-- WHAT YOU WILL DO --
From the line with "obj.matrix_world = world" through the final line, transcribe the material below character for character; include no other lines.

-- DATA SEGMENT --
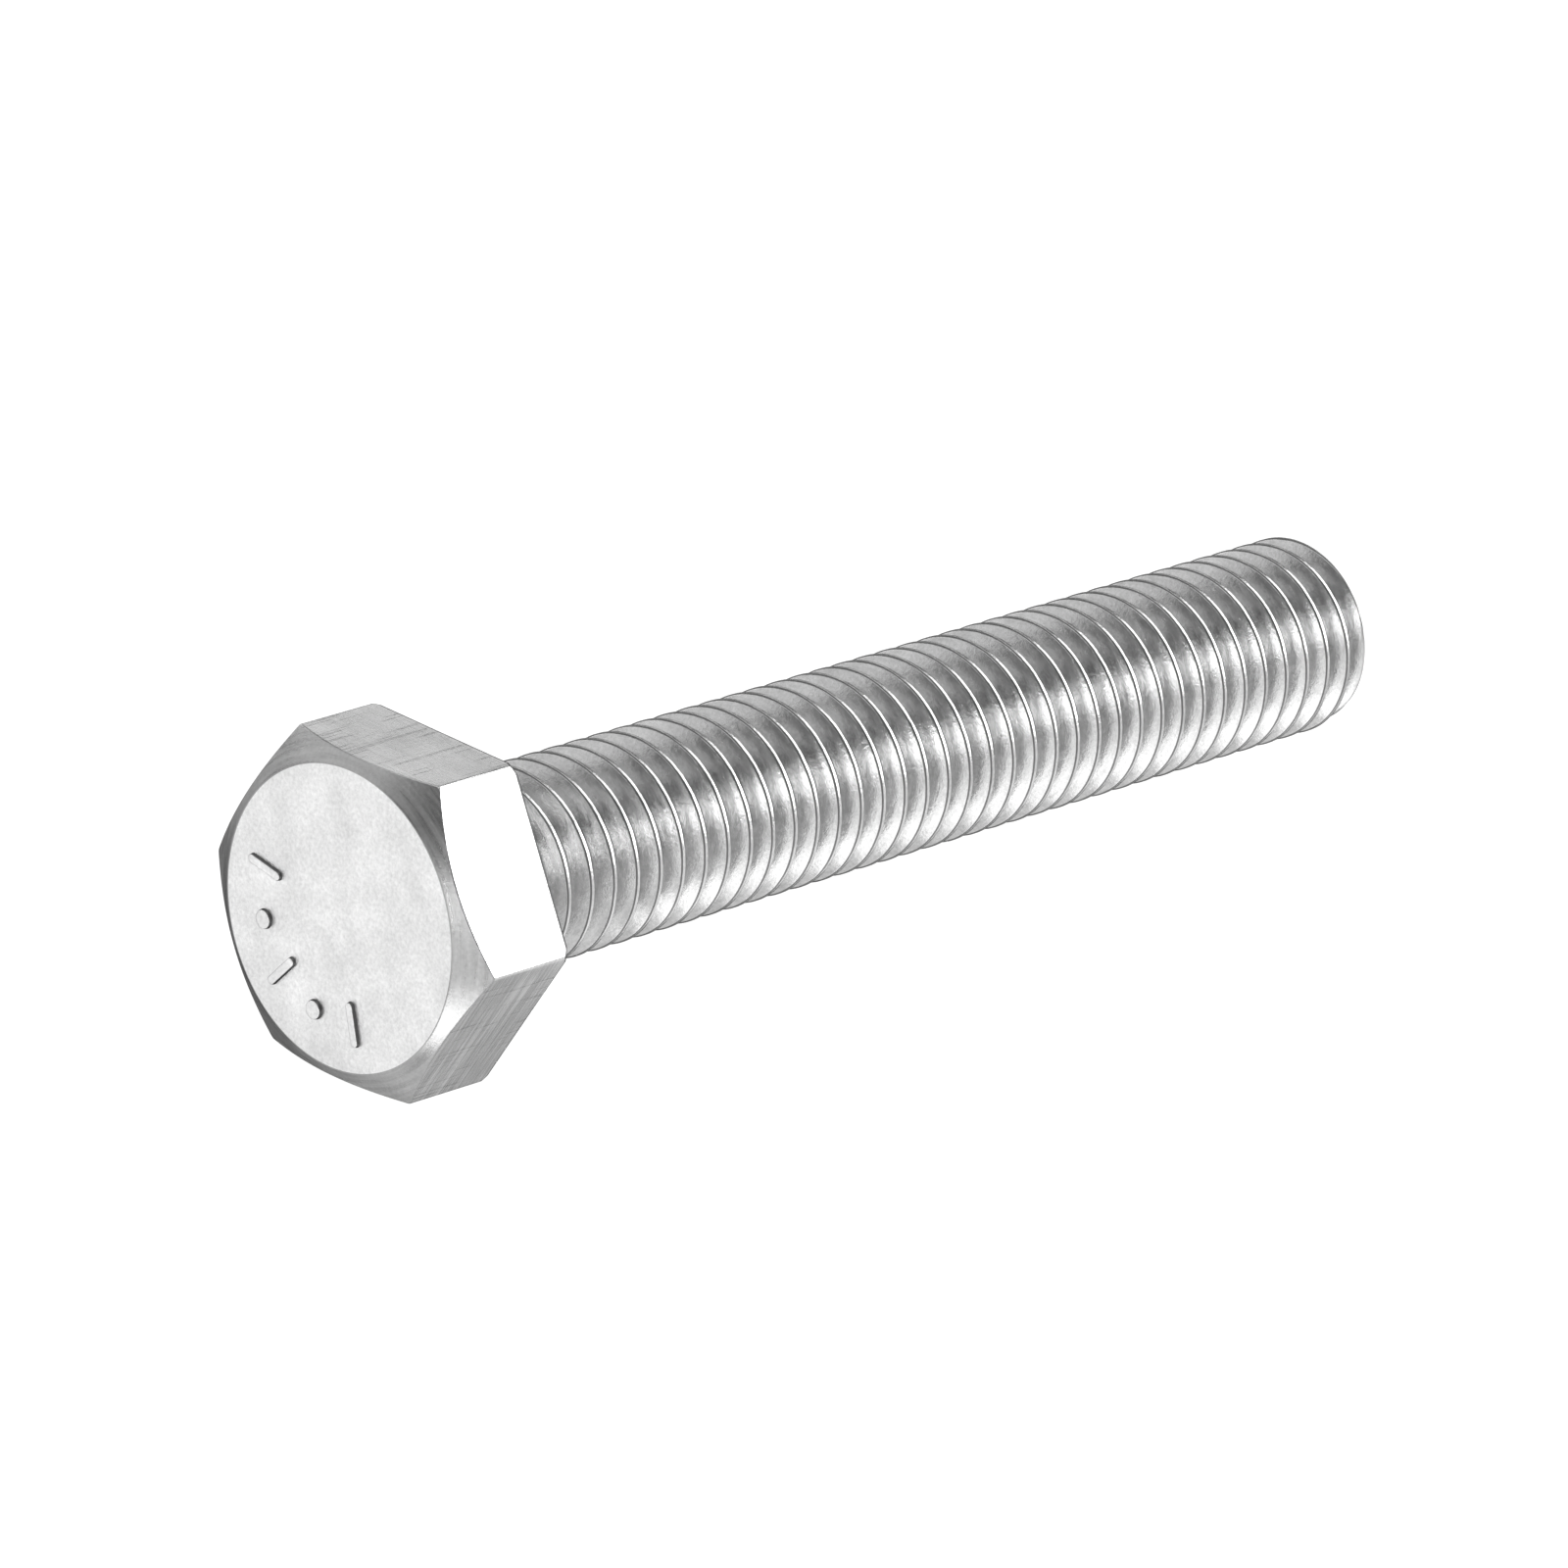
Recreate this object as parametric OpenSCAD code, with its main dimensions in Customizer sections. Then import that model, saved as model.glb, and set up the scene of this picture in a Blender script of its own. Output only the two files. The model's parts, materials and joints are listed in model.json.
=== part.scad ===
// Hex-head bolt, fully threaded (set-screw style), metric coarse thread.
// Millimetres. The bolt lies along X: the head is at -X and the threaded end at +X.
// Origin: centre of the bearing face under the head. One hexagon flat faces +Z.

/* [Thread] */
// Nominal thread diameter, over the crests
thread_d = 8; // [6:0.5:10]
// Thread pitch, crest to crest along the axis
pitch = 1.25; // [1:0.25:1.75]
// Nominal length, from the bearing face to the tip
bolt_length = 50; // [20:1:60]
// Length of the bevel at the tip, along the axis
tip_bevel = 0.9; // [0.5:0.1:1.5]
// Diameter of the flat end face at the tip
tip_d = 6.1; // [3:0.1:8]

/* [Neck] */
// Length of plain neck between the bearing face and the first thread turn
neck_length = 0.7; // [0.4:0.1:3]
// Largest diameter of the cone that joins the neck to the bearing face
transition_d = 8.9; // [7:0.1:11]
// Height of that cone, along the axis
transition_h = 0.6; // [0.3:0.1:1]

/* [Head] */
// Width across flats of the hexagon, the spanner size
across_flats = 13; // [12:0.5:17]
// Head height, from the bearing face to the end face
head_height = 5.3; // [4:0.1:8]
// Diameter of the flat circle left on the end face by the corner bevel
face_circle_d = 12.1; // [10:0.1:16]
// Angle of the corner bevel, measured from the end face
bevel_angle = 31; // [15:1:40]
// Diameter of the raised bearing washer face under the head
washer_face_d = 11.8; // [11.2:0.1:16]
// Height of the bearing washer face
washer_face_h = 0.3; // [0.15:0.05:0.6]
// How far the underside corners are cut back, both inwards and along the axis
corner_break = 0.3; // [0.1:0.1:0.6]

/* [Raised marks] */
// Height of the raised marks above the end face
mark_height = 0.15; // [0.05:0.01:0.3]
// Radius of the arc the marks stand on
mark_arc_r = 4.1; // [2:0.1:4.2]
// Length of a bar mark, along the radius
bar_length = 1.8; // [0.5:0.1:2]
// Width of a bar mark
bar_width = 0.4; // [0.2:0.05:0.5]
// Diameter of a dot mark
dot_d = 0.8; // [0.3:0.05:1.2]

/* [Hidden] */
steel = [0.80, 0.80, 0.81];
curve_segments = 96;

// Thread form, from the basic ISO metric triangle
thread_r = thread_d / 2;
root_r = thread_r - 0.6134 * pitch;
neck_r = thread_r - 0.3248 * pitch;
crest_width = pitch / 8;
root_width = pitch / 4;
flank_width = (pitch - crest_width - root_width) / 2;

// Facets of the helical surface: columns round the shank and rows along one pitch
shank_start = -0.6;
rows_per_pitch = 4;
most_columns = 30;
facet_budget = 11000;
facets_per_column = 2 * rows_per_pitch * (bolt_length - shank_start) / pitch;
columns = min(most_columns, floor(facet_budget / facets_per_column));
row_offset = [0, crest_width, crest_width + flank_width, crest_width + flank_width + root_width];
row_r = [thread_r, thread_r, root_r, root_r];
runout_length = 1.1 * pitch;
snap = 0.03 * pitch;
first_row = floor((shank_start - pitch) / pitch) * rows_per_pitch;
last_row = ceil((bolt_length + pitch) / pitch) * rows_per_pitch;
tip_r = min(tip_d / 2, root_r);
cone_d = max(transition_d, thread_d);

// Hexagon and its bevels
corner_r = across_flats / sqrt(3);
face_r = min(face_circle_d, across_flats - 0.2) / 2;
least_side_height = 0.5;
bevel_room = head_height - washer_face_h - corner_break - least_side_height;
bevel_depth = min((corner_r - face_r) * tan(bevel_angle), bevel_room);
break_r = corner_r - corner_break;
bearing_d = min(washer_face_d, across_flats - 0.5);
join = 0.3;
oversize = 1;

// Five marks spread along the arc: bar, dot, bar, dot, bar
mark_first_angle = 100;
mark_step_angle = -29.5;
mark_count = 5;

// Position along the axis of the helical line "row" where it crosses column "col"
function line_x(row, col) =
    floor(row / rows_per_pitch) * pitch
    + row_offset[row - floor(row / rows_per_pitch) * rows_per_pitch]
    + col * pitch / columns;

// The same position, held between the two ends of the shank
function held_x(row, col) =
    let (x = line_x(row, col))
    x < shank_start + snap ? shank_start : x > bolt_length - snap ? bolt_length : x;

// How fully the thread is formed at x: 0 on the neck, 1 where the run-out ends
function formed(x) = min(1, max(0, (x - neck_length) / runout_length));

// Largest radius allowed at x by the bevel at the tip
function bevel_limit(x) =
    tip_r + max(0, bolt_length - x) * (thread_r - tip_r) / tip_bevel;

// Radius of the helical line "row" at x
function line_r(row, x) =
    let (full = row_r[row - floor(row / rows_per_pitch) * rows_per_pitch])
    x >= bolt_length ? tip_r : min(neck_r + (full - neck_r) * formed(x), bevel_limit(x));

// Last row that has reached the start plane, and first row that has reached the tip plane
function start_row(col) =
    max([for (row = [first_row : first_row + 3 * rows_per_pitch])
        if (line_x(row, col) < shank_start + snap) row]);
function end_row(col) =
    min([for (row = [last_row - 3 * rows_per_pitch : last_row])
        if (line_x(row, col) > bolt_length - snap) row]);

// Rows span the same count in every column, so a point's number follows from row and column
row_span = last_row - first_row + 1;
start_rows = [for (col = [0 : columns - 1]) start_row(col)];
end_rows = [for (col = [0 : columns - 1]) end_row(col)];

// Number of the point at (row, col); column "columns" is column 0 one turn further on
function point_at(row, col) =
    col == columns
        ? point_at(row + rows_per_pitch, 0)
        : col * row_span + min(max(row, start_rows[col]), end_rows[col]) - first_row;

shank_points = [
    for (col = [0 : columns - 1])
        for (row = [first_row : last_row])
            let (
                x = held_x(row, col),
                r = line_r(row, x),
                angle = 360 * col / columns
            )
            [r * cos(angle), r * sin(angle), x]
];

// Keeps a triangle only when its three corners are different points
function real_face(a, b, c) = a == b || b == c || a == c ? [] : [[a, b, c]];

shank_sides = [
    for (col = [0 : columns - 1])
        for (row = [first_row - rows_per_pitch : last_row - 1])
            let (
                a = point_at(row, col),
                b = point_at(row, col + 1),
                c = point_at(row + 1, col + 1),
                d = point_at(row + 1, col)
            )
            each concat(real_face(a, c, b), real_face(a, d, c))
];
start_cap = [for (col = [0 : columns - 1]) point_at(start_rows[col], col)];
end_cap = [for (col = [columns - 1 : -1 : 0]) point_at(end_rows[col], col)];

// Neck, run-out, right-hand helical thread and bevelled tip, along +Z
module threaded_shank() {
    polyhedron(points = shank_points, faces = concat([start_cap, end_cap], shank_sides));
}

// Hexagon with a flat on +-X and corners on +-Y, cut by the corner bevel and the corner break
module hex_body() {
    intersection() {
        translate([0, 0, -head_height])
            linear_extrude(height = head_height - washer_face_h)
                rotate(30)
                    circle(r = corner_r, $fn = 6);
        rotate_extrude($fn = curve_segments)
            polygon([
                [0, -head_height],
                [face_r, -head_height],
                [corner_r, -head_height + bevel_depth],
                [corner_r + oversize, -head_height + bevel_depth],
                [corner_r + oversize, -washer_face_h - corner_break],
                [corner_r, -washer_face_h - corner_break],
                [break_r, -washer_face_h],
                [0, -washer_face_h]
            ]);
    }
}

// Round bearing face and the cone that leads into the neck
module bearing_side() {
    translate([0, 0, -washer_face_h - join])
        cylinder(d = bearing_d, h = washer_face_h + join, $fn = curve_segments);
    translate([0, 0, -join])
        cylinder(d = cone_d, h = join, $fn = curve_segments);
    cylinder(d1 = cone_d, d2 = 2 * neck_r - 0.3, h = transition_h, $fn = curve_segments);
}

// One short bar with round ends, lying along the radius
module bar_mark() {
    half = (bar_length - bar_width) / 2;
    translate([mark_arc_r - half, -bar_width / 2, 0])
        cube([2 * half, bar_width, mark_height + join]);
    for (side = [-1, 1])
        translate([mark_arc_r + side * half, 0, 0])
            cylinder(d = bar_width, h = mark_height + join, $fn = 48);
}

// One round dot
module dot_mark() {
    translate([mark_arc_r, 0, 0])
        cylinder(d = dot_d, h = mark_height + join, $fn = 48);
}

// The row of raised marks on the end face
module raised_marks() {
    for (i = [0 : mark_count - 1])
        rotate(mark_first_angle + i * mark_step_angle)
            translate([0, 0, -head_height - mark_height])
                if (i % 2 == 0) {
                    bar_mark();
                } else {
                    dot_mark();
                }
}

// The complete bolt: one forged and thread-rolled piece of steel
module hex_bolt() {
    color(steel)
        rotate([0, 90, 0])
            union() {
                hex_body();
                bearing_side();
                raised_marks();
                threaded_shank();
            }
}

hex_bolt();
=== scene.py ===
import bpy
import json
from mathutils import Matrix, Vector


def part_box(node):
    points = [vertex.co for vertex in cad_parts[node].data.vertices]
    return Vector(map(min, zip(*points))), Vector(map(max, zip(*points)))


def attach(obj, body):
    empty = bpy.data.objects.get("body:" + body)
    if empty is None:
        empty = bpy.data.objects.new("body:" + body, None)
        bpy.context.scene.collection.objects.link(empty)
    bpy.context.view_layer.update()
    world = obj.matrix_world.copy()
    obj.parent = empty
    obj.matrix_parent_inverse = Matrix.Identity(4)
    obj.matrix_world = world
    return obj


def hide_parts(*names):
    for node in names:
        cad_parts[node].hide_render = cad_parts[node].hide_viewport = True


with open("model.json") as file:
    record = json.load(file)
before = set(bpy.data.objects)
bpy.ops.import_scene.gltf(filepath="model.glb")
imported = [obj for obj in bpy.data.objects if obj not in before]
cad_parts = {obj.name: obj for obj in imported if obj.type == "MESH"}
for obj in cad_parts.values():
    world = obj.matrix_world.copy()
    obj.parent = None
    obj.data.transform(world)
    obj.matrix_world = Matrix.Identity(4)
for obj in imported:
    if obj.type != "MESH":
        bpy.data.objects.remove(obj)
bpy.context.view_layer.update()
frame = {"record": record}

import json
import math

import bmesh
import bpy
import numpy as np
from mathutils import Matrix, Vector

MM = 0.001
scene = bpy.context.scene

# ---------------------------------------------------------------- dimensions
# Millimetres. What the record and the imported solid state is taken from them.
mounts = {mount["name"]: mount for mount in frame["record"]["mounts"]}
low, high = (np.array(corner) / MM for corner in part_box("hex_bolt"))

LENGTH = high[0]
THREAD_R = mounts["thread"]["dims"]["r_mm"]
HALF_FLATS = mounts["spanner_flat_top"]["pos_m"][2] / MM
HEAD = -mounts["hex_drive"]["pos_m"][0] / MM
MARK = -low[0] - HEAD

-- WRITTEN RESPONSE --
    obj.matrix_world = world
    return obj


def hide_parts(*names):
    for node in names:
        cad_parts[node].hide_render = cad_parts[node].hide_viewport = True


with open("model.json") as file:
    record = json.load(file)
before = set(bpy.data.objects)
bpy.ops.import_scene.gltf(filepath="model.glb")
imported = [obj for obj in bpy.data.objects if obj not in before]
cad_parts = {obj.name: obj for obj in imported if obj.type == "MESH"}
for obj in cad_parts.values():
    world = obj.matrix_world.copy()
    obj.parent = None
    obj.data.transform(world)
    obj.matrix_world = Matrix.Identity(4)
for obj in imported:
    if obj.type != "MESH":
        bpy.data.objects.remove(obj)
bpy.context.view_layer.update()
frame = {"record": record}

import json
import math

import bmesh
import bpy
import numpy as np
from mathutils import Matrix, Vector

MM = 0.001
scene = bpy.context.scene

# ---------------------------------------------------------------- dimensions
# Millimetres. What the record and the imported solid state is taken from them.
mounts = {mount["name"]: mount for mount in frame["record"]["mounts"]}
low, high = (np.array(corner) / MM for corner in part_box("hex_bolt"))

LENGTH = high[0]
THREAD_R = mounts["thread"]["dims"]["r_mm"]
HALF_FLATS = mounts["spanner_flat_top"]["pos_m"][2] / MM
HEAD = -mounts["hex_drive"]["pos_m"][0] / MM
MARK = -low[0] - HEAD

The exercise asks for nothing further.